Chefs' Warehouse reported Q4 2025 EPS of $0.68, ahead of the $0.62 estimate, and revenue of $1.143 billion versus $1.1 billion expected. Benchmark reiterated its Buy rating and $84 price target, underscoring the company’s strong operating performance. Separately, board member Ivy Brown resigned effective April 20, 2026 for personal reasons, with no disagreement cited and no replacement planned for the upcoming May 8 annual meeting.

Analysis

CHEF looks more like a quality compounder being repriced for execution durability than a simple beat-and-raise story. In this setup, the key second-order effect is that a resilient food distributor with pricing power can keep comping through a softer consumer backdrop, which tends to compress the discount rate investors apply to “boring” cash generators. The board resignation is noise unless it signals a governance reset; because it is non-contentious and the seat stays open, there is no near-term control event to disrupt the fundamental tape. The earnings print matters more for the multiple than the quarter itself: when a mid-cap distributor can clear estimates while defending revenue, it suggests margin discipline is not peaking yet.
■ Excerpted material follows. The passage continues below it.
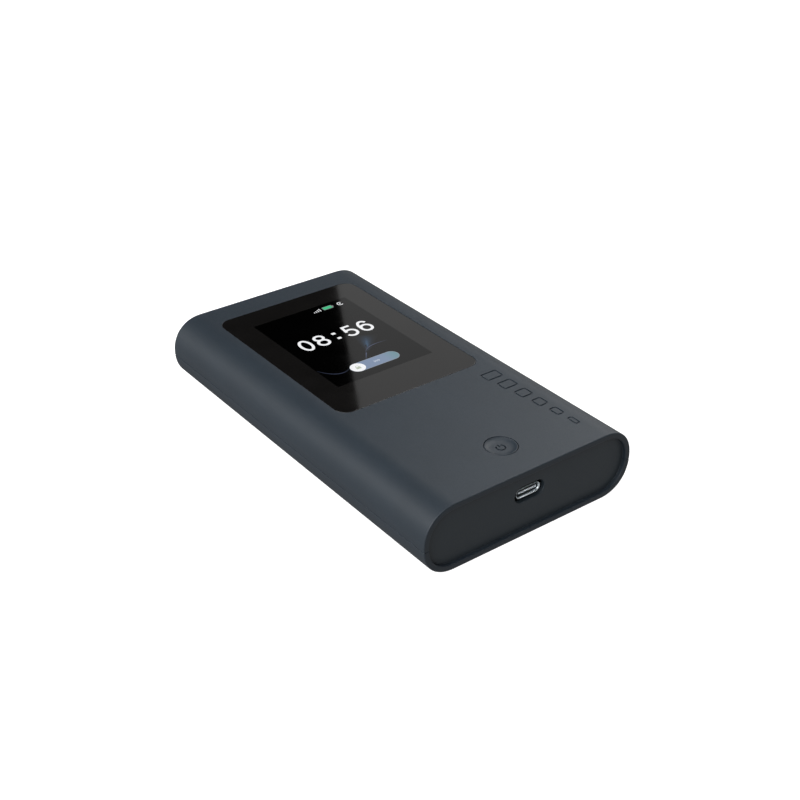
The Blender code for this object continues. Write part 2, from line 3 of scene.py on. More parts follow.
import bmesh
import bpy
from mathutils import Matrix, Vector


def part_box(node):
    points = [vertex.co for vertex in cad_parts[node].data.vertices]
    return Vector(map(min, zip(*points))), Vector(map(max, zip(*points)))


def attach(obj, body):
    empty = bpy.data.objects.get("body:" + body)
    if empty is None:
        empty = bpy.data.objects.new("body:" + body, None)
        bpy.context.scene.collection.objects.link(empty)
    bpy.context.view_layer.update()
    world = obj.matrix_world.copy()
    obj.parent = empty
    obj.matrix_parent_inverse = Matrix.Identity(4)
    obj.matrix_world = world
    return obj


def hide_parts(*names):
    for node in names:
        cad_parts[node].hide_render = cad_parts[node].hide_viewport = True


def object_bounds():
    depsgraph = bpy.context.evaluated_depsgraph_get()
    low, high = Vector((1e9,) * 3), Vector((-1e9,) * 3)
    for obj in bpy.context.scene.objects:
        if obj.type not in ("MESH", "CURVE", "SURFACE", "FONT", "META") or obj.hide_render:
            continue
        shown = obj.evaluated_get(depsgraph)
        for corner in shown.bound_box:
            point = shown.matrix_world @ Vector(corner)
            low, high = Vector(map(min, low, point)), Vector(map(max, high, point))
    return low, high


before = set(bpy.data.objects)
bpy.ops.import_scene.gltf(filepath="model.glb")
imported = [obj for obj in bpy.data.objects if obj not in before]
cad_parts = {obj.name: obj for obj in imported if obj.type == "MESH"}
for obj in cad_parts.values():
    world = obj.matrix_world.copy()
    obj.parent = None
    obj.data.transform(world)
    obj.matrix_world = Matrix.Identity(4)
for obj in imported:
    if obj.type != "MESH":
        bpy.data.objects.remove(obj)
CAD_BOX = [list(corner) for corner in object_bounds()]

MM = 0.001

# ---- sizes, worked out from the frame ----
HIGH = Vector(CAD_BOX[1])
HEIGHT = HIGH.z
END_Y = HIGH.y
SIDE_POWER = 2.2
SIDE_RADIUS = HEIGHT / 2
SIDE_CENTRE_X = HIGH.x - SIDE_RADIUS
WALL = 1.8 * MM
CEILING_Z = HEIGHT - WALL
UPPER_EDGE_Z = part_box("upper_shell")[0].z
SEAM_GAP = 0.16 * MM
LOWER_EDGE_Z = UPPER_EDGE_Z - SEAM_GAP
BUTTON_CENTRE = sum(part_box("power_button"), Vector()) / 2
GLASS_LOW, GLASS_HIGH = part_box("cover_glass")
PANEL_LOW, PANEL_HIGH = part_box("front_end_panel")
SOCKET_LOW, SOCKET_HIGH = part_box("usb_c_shell")
GLASS_CENTRE = (GLASS_LOW + GLASS_HIGH) / 2
GLASS_RADIUS = 4.5 * MM
SURFACE_Z = HEIGHT - 0.05 * MM  # the polished face of the glass
SCREEN_CENTRE_Y = 25.0 * MM
SCREEN_SIZE = (36.5 * MM, 49.0 * MM)


# ---- camera, lights and floor ----
CAMERA_AIM = Vector((0.0033, -0.0022, 0.011))
CAMERA_DISTANCE = 0.4202
CAMERA_AZIMUTH, CAMERA_ELEVATION = math.radians(-36.9), math.radians(31.0)
LENS, SENSOR = 59.8, 36.0


def make_camera():
    away = Vector((
        math.sin(CAMERA_AZIMUTH) * math.cos(CAMERA_ELEVATION),
        -math.cos(CAMERA_AZIMUTH) * math.cos(CAMERA_ELEVATION),
        math.sin(CAMERA_ELEVATION),
    ))
    data = bpy.data.cameras.new("camera")
    data.lens, data.sensor_width = LENS, SENSOR
    data.clip_start, data.clip_end = 0.01, 50
    camera = bpy.data.objects.new("camera", data)
    bpy.context.scene.collection.objects.link(camera)
    camera.location = CAMERA_AIM + away * CAMERA_DISTANCE
    camera.rotation_euler = (-away).to_track_quat("-Z", "Y").to_euler()
    bpy.context.scene.camera = camera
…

That typically creates a 1-2 quarter window where the market upgrades forward estimates before consensus fully catches up, especially if the company is still under-owned relative to larger consumer staples and foodservice names. The risk is that the market is already paying for consistency, so any deceleration in order cadence or restaurant traffic can compress the multiple quickly. The contrarian read is that the best trade may not be outright long CHEF, but long CHEF versus a basket of lower-quality consumer cyclical names where pricing has masked demand fragility. If management commentary on the upcoming call confirms stable customer ordering and no margin giveback, this can stay bid for months, not days. If instead the beat was helped by inventory timing or holiday mix, the stock could give back the move within one reporting cycle as the Street re-rates the sustainability of the margin profile.